_THE PROBLEM_. Repeat, exactly as written, every line from the one holding "for side in" through the one holding "cad_parts[node].hide_render = cad_parts[node].hide_viewport". Leave out all other lines.

_MATERIAL FOR THE TASK_.
____

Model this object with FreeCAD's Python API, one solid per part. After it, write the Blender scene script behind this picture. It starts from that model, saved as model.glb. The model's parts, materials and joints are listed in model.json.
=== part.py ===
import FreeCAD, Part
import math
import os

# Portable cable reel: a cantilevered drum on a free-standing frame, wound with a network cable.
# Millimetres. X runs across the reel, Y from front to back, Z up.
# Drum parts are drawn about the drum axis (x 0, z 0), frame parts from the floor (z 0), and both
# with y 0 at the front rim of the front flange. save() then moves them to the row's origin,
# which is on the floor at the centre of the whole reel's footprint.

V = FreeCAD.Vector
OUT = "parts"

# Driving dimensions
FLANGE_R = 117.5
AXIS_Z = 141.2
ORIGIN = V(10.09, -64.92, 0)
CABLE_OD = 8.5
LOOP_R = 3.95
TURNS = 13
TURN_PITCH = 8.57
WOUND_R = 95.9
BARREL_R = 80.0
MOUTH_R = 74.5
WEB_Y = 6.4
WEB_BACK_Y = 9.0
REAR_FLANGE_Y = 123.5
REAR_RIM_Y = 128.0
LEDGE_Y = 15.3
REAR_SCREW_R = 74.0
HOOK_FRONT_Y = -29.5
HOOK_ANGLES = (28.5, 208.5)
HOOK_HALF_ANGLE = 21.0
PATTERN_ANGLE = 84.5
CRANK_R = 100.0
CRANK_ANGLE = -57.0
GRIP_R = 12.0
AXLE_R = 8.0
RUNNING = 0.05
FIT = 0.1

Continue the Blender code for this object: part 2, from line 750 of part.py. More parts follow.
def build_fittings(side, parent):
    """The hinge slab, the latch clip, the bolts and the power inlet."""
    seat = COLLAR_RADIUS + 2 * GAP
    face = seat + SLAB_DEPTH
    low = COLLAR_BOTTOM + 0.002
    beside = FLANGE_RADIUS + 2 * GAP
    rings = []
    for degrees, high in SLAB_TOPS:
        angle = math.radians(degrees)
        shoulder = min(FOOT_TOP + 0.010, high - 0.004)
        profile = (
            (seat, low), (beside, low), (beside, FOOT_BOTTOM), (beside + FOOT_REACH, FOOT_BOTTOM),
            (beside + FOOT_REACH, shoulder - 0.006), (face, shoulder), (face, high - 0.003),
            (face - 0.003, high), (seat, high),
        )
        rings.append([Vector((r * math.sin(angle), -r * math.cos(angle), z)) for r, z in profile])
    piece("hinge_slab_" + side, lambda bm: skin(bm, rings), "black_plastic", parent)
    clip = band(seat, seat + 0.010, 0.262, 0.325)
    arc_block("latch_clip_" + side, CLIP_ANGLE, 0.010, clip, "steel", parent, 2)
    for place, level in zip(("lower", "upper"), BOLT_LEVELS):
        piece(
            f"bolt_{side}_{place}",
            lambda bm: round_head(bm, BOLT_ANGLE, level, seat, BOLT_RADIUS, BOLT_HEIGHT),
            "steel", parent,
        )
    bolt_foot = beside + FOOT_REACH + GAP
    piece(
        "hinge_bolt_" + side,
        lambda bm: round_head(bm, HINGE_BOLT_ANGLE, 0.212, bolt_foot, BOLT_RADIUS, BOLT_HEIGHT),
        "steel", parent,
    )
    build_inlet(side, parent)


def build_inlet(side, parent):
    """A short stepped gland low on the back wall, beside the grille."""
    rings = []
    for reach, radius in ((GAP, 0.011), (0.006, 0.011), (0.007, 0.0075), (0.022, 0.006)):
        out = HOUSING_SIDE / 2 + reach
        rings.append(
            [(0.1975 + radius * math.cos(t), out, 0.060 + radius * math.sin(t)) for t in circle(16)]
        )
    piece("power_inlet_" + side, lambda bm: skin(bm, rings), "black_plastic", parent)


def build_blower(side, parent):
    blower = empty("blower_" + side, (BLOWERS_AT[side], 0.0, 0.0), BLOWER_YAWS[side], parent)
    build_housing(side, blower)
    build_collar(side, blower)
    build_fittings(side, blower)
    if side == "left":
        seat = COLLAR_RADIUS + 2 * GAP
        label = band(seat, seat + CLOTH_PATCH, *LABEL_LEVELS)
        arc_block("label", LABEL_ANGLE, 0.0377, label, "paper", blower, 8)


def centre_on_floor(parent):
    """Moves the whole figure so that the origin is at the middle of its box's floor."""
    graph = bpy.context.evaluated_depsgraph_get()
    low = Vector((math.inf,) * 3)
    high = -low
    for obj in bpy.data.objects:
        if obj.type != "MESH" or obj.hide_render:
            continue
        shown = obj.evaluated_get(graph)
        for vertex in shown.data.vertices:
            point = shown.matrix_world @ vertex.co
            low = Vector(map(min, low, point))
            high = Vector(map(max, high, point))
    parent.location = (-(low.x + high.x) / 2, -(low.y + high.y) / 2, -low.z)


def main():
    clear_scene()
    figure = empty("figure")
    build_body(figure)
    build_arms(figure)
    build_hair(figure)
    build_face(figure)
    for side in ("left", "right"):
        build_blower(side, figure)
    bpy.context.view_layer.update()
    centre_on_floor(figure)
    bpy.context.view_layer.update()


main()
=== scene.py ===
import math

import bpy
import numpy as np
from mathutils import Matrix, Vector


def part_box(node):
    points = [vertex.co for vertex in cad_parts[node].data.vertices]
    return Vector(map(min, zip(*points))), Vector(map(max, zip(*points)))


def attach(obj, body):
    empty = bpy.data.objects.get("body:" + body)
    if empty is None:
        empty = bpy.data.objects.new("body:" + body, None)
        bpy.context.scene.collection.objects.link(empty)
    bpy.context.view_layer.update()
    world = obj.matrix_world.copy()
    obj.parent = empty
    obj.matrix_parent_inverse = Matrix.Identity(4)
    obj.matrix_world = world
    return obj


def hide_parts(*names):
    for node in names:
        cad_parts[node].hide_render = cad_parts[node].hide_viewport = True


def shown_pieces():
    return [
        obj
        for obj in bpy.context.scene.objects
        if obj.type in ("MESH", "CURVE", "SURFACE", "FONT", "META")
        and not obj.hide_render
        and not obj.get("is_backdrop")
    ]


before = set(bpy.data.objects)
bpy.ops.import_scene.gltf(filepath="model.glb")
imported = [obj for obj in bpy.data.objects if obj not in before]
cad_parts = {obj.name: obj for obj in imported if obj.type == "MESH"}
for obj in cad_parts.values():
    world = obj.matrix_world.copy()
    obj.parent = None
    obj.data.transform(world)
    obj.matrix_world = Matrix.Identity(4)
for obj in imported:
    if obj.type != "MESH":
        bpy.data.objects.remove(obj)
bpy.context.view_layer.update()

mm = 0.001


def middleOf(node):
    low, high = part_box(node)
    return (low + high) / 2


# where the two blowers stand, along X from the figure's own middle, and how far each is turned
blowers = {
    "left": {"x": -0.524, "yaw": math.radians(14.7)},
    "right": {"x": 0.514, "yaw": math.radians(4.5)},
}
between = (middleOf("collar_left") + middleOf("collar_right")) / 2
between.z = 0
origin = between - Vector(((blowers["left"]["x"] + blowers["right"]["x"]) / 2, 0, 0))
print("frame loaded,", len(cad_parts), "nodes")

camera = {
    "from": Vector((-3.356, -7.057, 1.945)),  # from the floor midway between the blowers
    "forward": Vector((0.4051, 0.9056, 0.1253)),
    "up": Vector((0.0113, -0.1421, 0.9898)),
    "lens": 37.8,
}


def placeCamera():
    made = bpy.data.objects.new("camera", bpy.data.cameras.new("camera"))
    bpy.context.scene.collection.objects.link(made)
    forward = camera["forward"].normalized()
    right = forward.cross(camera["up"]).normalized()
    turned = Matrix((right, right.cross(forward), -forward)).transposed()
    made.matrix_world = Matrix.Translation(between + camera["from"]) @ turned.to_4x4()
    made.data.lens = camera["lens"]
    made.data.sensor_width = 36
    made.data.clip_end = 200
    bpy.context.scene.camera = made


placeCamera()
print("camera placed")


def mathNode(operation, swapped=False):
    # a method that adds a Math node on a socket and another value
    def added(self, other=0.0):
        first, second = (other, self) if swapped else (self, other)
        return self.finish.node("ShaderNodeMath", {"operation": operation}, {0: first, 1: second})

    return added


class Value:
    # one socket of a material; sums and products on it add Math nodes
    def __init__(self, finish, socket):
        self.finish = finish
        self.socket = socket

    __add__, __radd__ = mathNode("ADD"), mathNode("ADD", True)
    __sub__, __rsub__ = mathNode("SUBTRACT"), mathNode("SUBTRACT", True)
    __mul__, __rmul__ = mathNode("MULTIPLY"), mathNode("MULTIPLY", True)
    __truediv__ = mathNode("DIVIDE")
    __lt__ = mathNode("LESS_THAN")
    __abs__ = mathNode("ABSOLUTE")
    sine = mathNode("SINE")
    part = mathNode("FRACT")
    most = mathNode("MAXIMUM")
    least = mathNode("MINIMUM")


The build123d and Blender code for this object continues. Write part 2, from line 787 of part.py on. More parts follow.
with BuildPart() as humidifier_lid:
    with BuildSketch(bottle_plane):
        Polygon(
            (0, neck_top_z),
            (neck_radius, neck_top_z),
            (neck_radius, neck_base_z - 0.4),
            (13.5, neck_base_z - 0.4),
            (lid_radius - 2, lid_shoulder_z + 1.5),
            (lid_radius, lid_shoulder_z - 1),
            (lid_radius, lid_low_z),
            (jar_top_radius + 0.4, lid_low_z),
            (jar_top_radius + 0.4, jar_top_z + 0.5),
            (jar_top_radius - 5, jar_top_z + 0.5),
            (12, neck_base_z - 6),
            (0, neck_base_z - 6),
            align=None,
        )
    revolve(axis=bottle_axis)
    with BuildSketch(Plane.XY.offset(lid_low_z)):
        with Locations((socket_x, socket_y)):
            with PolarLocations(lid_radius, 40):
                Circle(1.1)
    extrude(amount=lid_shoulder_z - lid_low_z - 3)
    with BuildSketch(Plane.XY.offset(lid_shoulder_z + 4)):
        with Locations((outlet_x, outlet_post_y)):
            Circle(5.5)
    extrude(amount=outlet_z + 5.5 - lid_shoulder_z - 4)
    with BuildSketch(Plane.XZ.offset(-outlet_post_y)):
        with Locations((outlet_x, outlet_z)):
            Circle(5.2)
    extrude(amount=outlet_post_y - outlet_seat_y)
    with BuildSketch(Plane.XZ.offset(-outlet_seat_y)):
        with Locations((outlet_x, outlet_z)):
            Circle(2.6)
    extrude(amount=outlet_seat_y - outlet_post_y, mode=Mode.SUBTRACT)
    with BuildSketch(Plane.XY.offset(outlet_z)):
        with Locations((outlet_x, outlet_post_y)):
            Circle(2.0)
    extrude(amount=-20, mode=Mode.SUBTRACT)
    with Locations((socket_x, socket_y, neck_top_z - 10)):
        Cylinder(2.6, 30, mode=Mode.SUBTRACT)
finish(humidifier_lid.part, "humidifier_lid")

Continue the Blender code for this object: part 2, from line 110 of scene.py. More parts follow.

____

_TASK RESULT_.
    for side in ("left", "right"):
        build_blower(side, figure)
    bpy.context.view_layer.update()
    centre_on_floor(figure)
    bpy.context.view_layer.update()


main()
=== scene.py ===
import math

import bpy
import numpy as np
from mathutils import Matrix, Vector


def part_box(node):
    points = [vertex.co for vertex in cad_parts[node].data.vertices]
    return Vector(map(min, zip(*points))), Vector(map(max, zip(*points)))


def attach(obj, body):
    empty = bpy.data.objects.get("body:" + body)
    if empty is None:
        empty = bpy.data.objects.new("body:" + body, None)
        bpy.context.scene.collection.objects.link(empty)
    bpy.context.view_layer.update()
    world = obj.matrix_world.copy()
    obj.parent = empty
    obj.matrix_parent_inverse = Matrix.Identity(4)
    obj.matrix_world = world
    return obj


def hide_parts(*names):
    for node in names:
        cad_parts[node].hide_render = cad_parts[node].hide_viewport = True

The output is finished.